Facebook and other social media constitute a growing portion of the ad spend for consumer goods companies, including fast food restaurants. And targeted marketing – appealing to demographics, especially age and race – is their whole business model. As the head of the nonprofit Berkeley Media Studies Group put it to “The biggest marketers to kids right now are Google and Facebook.”

The industry’s approach has been some pretty weak sauce. The most relevant advertising guideline is the Children’s Food and Beverage Advertising Initiative, launched in 2007. But as Vice points out, it only pertains to children under 12; teenagers, with their bigger appetites and greater mobility, are a far more lucrative target. Only two of the 19 companies involved are fast food chains (McDonald’s and Burger King), and the guidelines say nothing about racial disparities.

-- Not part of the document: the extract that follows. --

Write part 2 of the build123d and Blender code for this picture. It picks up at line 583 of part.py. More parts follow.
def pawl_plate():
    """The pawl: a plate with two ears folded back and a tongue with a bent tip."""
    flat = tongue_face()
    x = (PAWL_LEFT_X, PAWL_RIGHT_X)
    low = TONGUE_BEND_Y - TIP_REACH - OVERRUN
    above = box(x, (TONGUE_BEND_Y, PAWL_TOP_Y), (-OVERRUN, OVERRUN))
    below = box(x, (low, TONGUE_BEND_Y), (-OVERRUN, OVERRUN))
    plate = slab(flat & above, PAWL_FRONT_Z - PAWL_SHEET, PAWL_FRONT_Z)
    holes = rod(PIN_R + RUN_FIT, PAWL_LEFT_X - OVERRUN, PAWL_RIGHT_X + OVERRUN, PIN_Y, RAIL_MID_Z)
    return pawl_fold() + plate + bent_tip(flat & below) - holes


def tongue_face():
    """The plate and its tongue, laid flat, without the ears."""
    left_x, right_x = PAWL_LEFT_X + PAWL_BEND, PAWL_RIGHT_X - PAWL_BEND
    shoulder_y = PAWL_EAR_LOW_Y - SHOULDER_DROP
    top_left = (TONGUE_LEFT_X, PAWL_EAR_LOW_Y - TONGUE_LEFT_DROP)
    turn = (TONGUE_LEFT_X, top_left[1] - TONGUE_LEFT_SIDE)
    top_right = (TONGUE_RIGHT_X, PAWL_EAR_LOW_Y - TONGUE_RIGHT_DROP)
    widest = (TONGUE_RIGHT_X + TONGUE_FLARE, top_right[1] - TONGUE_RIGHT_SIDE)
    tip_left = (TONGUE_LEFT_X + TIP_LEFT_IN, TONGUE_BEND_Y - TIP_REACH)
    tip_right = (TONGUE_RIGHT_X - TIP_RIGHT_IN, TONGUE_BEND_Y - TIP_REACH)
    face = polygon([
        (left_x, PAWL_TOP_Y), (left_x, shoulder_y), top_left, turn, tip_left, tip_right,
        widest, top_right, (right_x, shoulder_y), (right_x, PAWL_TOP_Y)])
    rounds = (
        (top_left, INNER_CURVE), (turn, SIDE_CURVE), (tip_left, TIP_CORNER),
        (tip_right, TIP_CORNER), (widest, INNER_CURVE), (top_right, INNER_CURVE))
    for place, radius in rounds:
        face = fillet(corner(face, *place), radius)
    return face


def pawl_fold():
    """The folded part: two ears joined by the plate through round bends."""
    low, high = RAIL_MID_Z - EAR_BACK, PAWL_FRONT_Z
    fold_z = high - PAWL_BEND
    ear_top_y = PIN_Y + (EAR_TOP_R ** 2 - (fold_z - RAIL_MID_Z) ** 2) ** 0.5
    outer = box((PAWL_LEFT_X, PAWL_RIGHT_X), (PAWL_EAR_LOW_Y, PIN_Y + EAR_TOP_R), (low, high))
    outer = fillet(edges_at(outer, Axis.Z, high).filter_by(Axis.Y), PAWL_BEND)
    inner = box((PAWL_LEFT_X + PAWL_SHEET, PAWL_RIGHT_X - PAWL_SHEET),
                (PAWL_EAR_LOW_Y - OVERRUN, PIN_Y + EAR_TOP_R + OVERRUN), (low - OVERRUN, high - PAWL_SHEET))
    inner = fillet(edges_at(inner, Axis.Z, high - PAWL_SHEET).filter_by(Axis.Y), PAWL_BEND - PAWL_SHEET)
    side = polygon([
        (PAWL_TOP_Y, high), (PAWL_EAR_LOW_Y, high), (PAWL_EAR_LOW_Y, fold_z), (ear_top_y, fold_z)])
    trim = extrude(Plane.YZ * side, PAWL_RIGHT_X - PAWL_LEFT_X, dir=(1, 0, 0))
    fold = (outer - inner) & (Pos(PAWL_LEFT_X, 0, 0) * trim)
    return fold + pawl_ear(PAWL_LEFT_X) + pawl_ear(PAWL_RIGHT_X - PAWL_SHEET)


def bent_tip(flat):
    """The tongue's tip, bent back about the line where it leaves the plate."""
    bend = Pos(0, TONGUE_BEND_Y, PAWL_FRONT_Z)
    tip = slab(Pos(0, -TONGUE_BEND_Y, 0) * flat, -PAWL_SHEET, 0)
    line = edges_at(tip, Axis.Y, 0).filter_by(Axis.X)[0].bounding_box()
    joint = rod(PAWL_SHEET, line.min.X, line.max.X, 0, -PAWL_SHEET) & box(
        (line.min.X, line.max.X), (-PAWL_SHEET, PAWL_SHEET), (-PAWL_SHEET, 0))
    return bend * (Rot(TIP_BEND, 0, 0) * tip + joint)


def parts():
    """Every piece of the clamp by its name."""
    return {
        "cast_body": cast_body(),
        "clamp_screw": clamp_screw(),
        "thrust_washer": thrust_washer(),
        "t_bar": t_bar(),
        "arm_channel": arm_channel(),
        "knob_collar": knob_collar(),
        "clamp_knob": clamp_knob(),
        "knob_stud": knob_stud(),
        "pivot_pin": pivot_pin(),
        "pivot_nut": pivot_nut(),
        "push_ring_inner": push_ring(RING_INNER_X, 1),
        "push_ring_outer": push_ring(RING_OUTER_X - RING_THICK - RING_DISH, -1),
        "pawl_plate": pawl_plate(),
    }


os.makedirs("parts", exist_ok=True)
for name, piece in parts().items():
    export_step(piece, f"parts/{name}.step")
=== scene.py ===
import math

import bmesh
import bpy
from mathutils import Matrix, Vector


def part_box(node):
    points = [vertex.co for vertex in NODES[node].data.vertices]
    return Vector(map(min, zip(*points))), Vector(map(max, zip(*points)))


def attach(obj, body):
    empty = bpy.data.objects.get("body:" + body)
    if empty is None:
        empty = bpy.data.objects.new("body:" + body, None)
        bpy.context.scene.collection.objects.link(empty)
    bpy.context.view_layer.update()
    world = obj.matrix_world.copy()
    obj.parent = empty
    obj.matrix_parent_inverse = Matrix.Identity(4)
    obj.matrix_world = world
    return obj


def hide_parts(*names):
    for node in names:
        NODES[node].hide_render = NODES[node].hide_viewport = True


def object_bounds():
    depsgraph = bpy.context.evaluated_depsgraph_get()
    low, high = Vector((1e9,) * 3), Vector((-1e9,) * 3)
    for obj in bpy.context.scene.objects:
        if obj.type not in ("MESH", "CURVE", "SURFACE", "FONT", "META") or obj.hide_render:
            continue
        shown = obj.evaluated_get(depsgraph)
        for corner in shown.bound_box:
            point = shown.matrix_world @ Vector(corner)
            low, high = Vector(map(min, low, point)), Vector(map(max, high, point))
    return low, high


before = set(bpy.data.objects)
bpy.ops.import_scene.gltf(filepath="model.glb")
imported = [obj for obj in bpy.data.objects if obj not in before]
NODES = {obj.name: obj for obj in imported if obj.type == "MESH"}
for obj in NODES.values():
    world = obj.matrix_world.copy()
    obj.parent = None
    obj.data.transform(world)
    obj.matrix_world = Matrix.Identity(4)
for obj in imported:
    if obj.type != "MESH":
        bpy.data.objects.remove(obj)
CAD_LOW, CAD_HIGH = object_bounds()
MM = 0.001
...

The industry may have done a good job up to now deflecting calls for more responsible advertising, but this issue isn’t going to go away. The social media giants that enable targeted ads are getting a lot of scrutiny from federal authorities; it’s not inconceivable that they will face some restrictions on using racial demographics to sell harmful products. And under the Biden administration, Big Food might get swept up right alongside Big Tech.

Young people of color have a lot of stuff thrown at them, every day. Constant temptation to unhealthy eating shouldn’t be part of it.